Un débat qui perdure

L’avenir des commissions scolaires a plusieurs fois été remis en question à Québec. Survol de 10 années de débats sur la question.

Novembre 2008

Le chef de l’Action démocratique du Québec (ADQ), Mario Dumont, propose d’abolir les commissions scolaires pour donner plus d’autonomie aux écoles.
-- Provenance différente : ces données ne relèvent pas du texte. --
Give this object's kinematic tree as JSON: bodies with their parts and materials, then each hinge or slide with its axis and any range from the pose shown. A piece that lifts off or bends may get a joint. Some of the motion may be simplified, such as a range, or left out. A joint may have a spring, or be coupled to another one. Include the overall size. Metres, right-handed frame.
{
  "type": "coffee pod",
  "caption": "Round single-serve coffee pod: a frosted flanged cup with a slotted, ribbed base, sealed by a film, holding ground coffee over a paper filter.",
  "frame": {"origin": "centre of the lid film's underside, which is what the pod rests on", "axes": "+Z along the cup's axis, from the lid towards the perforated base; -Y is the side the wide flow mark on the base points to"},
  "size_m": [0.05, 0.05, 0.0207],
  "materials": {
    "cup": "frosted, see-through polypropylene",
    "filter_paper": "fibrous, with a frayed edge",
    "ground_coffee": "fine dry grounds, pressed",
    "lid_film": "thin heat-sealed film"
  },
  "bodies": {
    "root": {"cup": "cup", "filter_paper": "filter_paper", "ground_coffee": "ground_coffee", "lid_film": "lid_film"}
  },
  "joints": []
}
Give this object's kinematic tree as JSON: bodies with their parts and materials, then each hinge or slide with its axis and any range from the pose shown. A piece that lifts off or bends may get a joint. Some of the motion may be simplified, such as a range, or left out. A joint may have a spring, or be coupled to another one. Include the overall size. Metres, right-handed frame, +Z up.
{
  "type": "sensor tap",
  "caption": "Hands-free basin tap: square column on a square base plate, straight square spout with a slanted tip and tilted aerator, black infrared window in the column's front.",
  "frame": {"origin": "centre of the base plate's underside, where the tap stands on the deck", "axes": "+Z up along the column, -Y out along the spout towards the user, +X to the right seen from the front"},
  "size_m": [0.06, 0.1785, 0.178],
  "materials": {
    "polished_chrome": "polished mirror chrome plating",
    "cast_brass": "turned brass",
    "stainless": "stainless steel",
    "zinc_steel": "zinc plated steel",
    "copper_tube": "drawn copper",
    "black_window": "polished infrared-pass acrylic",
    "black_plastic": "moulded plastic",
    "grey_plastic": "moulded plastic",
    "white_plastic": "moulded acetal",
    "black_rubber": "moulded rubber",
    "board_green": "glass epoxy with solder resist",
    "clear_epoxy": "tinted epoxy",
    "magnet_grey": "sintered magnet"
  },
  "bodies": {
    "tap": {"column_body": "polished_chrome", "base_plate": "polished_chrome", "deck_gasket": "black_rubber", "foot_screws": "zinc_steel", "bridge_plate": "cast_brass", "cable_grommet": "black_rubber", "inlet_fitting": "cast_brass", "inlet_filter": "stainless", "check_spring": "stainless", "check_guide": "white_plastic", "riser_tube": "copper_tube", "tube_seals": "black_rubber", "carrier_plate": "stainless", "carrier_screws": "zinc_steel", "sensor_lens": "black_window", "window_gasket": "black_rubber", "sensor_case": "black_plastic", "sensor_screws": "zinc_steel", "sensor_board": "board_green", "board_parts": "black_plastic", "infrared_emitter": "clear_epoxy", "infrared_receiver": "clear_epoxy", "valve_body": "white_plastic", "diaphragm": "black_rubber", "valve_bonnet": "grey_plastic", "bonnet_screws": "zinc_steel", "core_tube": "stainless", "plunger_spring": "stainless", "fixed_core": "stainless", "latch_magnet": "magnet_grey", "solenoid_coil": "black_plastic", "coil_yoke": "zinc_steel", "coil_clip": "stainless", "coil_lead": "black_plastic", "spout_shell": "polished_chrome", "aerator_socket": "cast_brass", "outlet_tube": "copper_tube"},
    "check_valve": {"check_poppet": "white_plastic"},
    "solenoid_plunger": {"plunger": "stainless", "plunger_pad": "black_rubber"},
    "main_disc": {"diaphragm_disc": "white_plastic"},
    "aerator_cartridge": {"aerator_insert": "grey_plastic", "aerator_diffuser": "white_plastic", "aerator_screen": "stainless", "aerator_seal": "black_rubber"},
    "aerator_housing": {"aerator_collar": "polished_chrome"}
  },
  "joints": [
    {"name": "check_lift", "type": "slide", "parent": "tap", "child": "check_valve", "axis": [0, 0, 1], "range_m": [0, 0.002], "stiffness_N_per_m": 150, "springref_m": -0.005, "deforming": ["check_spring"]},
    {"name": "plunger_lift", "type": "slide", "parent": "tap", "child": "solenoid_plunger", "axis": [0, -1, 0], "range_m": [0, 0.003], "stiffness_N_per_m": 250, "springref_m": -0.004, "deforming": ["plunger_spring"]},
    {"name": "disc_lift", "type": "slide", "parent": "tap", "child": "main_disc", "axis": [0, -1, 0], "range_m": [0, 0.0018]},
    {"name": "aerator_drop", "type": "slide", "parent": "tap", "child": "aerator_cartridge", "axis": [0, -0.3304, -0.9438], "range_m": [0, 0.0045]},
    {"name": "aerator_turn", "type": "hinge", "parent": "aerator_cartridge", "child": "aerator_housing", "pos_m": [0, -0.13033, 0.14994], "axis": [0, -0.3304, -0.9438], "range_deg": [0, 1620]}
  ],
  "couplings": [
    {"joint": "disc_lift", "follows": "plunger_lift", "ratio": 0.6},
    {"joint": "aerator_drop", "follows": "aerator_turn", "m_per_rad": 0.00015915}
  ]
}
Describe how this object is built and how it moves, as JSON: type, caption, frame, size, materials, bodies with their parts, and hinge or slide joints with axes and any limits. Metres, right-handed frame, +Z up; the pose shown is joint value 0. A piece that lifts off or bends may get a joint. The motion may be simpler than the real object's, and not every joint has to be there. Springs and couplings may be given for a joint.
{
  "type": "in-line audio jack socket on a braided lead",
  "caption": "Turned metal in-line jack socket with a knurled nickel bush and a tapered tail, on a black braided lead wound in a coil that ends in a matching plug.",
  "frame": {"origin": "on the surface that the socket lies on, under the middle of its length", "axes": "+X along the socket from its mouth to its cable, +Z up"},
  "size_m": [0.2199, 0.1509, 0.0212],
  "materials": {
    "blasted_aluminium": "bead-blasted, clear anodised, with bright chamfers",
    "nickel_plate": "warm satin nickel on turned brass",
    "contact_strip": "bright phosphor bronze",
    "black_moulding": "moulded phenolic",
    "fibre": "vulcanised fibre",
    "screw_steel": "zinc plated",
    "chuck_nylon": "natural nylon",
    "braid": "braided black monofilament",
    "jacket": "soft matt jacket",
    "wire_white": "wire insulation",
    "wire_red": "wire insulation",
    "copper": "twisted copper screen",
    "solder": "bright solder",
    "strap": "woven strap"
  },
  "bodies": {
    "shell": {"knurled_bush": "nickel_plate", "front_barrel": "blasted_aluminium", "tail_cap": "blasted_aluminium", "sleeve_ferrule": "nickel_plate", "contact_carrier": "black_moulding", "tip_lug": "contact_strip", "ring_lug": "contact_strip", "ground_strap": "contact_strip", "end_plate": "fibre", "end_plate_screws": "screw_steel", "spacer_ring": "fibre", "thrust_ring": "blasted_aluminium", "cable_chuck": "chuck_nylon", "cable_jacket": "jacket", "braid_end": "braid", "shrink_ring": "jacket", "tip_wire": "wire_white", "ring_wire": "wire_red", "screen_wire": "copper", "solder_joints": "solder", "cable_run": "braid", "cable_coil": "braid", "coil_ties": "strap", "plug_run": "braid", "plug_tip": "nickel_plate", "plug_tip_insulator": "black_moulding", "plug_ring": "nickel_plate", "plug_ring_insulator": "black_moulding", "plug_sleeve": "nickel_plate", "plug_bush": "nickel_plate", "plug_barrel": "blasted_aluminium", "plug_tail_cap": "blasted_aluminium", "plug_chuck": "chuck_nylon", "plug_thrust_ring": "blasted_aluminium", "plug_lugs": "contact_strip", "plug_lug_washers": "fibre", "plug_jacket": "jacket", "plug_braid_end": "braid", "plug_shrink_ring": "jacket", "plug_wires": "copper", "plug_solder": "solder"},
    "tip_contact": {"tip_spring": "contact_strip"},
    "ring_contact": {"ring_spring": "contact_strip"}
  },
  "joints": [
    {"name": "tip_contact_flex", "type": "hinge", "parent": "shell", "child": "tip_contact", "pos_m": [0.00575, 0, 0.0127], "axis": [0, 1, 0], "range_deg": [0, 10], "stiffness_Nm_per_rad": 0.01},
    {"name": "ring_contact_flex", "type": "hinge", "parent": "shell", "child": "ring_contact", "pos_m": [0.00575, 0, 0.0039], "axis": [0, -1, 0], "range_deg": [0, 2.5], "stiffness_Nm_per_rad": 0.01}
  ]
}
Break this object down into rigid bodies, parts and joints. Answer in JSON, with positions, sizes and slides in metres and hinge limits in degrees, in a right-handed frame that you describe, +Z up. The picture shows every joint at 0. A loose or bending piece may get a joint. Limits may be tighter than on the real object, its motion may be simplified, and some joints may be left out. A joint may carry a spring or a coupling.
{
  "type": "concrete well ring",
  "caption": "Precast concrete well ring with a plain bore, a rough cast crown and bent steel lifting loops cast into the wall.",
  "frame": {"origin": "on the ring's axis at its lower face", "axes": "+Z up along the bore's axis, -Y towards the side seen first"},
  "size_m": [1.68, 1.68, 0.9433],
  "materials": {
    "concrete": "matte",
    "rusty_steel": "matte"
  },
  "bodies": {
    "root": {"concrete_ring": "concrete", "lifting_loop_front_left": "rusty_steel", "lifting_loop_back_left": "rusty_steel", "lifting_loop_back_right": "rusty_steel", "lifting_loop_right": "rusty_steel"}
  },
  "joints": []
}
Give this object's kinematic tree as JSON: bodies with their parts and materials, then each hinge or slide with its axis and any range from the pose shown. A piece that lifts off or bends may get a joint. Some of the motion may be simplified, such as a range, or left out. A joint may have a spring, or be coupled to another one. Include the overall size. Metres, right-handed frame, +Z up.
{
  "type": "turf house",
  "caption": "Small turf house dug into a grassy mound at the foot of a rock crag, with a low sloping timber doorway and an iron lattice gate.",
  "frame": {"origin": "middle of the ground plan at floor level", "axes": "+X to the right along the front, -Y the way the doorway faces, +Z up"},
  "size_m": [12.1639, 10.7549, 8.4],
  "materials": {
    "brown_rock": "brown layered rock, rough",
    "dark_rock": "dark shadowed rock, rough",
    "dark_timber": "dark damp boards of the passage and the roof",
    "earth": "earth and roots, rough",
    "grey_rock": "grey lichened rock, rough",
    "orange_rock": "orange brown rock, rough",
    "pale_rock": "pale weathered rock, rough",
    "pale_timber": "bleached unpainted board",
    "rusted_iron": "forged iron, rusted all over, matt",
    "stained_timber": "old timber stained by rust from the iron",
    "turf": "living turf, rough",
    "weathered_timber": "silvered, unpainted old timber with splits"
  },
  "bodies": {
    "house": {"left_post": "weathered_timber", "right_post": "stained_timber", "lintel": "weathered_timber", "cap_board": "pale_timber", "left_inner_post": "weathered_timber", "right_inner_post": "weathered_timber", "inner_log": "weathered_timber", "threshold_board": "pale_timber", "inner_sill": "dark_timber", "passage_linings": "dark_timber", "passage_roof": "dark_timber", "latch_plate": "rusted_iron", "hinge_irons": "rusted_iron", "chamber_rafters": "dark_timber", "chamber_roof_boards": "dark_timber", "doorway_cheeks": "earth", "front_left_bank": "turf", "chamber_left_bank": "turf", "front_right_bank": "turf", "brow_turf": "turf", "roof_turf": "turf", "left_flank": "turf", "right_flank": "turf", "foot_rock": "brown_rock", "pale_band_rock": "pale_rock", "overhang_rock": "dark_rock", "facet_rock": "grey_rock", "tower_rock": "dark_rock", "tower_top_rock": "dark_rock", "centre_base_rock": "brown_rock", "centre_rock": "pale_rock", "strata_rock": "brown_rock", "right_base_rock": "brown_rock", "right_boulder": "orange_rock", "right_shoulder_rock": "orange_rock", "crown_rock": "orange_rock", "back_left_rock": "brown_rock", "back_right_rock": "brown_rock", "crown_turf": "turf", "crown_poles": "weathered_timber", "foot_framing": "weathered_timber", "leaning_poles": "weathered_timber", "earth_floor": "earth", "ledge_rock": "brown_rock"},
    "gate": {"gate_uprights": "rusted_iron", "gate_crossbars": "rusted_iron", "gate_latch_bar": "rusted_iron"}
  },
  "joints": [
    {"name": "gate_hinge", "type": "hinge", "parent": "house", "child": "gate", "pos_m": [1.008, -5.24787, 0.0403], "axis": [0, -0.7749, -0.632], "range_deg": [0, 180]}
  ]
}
Son parti défend cette idée depuis déjà plus d’un an.

Septembre 2012

En pleine campagne électorale, Paul Gérin-Lajoie, qui a été le premier député à occuper le poste de ministre de l’Éducation au Québec, publie une lettre ouverte dans laquelle il écrit qu’abolir les commissions scolaires est une idée « simpliste ». Selon lui, leurs coûts de gestion sont parmi les plus bas du secteur public. 

Octobre 2013

Après leur avoir permis de hausser la taxe scolaire, Québec sanctionne les commissions scolaires et les oblige à faire d’importants remboursements sur deux ans aux contribuables québécois, annonce la ministre de l’Éducation, la péquiste Marie Malavoy. 

Automne 2014

L’ancien ministre de l’Éducation, le libéral Yves Bolduc, travaille sur une réforme du réseau scolaire dans le cadre de laquelle il envisage d’abolir les commissions scolaires pour reléguer certains pouvoirs aux municipalités.

Mars 2015

Le nouveau ministre de l’Éducation, le libéral François Blais, souhaite revoir le mode de taxation et confirme qu’il évalue la possibilité de fusionner des commissions scolaires. On les ferait alors passer de 72 (leur nombre actuel) à 46.

Février 2016

À peine nommé ministre de l’Éducation, le libéral Sébastien Proulx est confronté à d’anciennes déclarations qu’il a faites en faveur de l’abolition des commissions scolaires à l’époque où il était député de l’Action démocratique du Québec (ADQ). 

Mai 2016

Sébastien Proulx abandonne le projet de loi 86 sur la réforme de la gouvernance scolaire qu’avait entamée son collègue François Blais lorsqu’il était titulaire de ce poste. Ce projet de loi prévoyait entre autres qu’un comité composé de parents et de personnel scolaire se substitue au Conseil des commissaires. Ce nouveau mode de gouvernance prévoyait également plus d’autonomie pour les directeurs d’école, au détriment des commissions scolaires.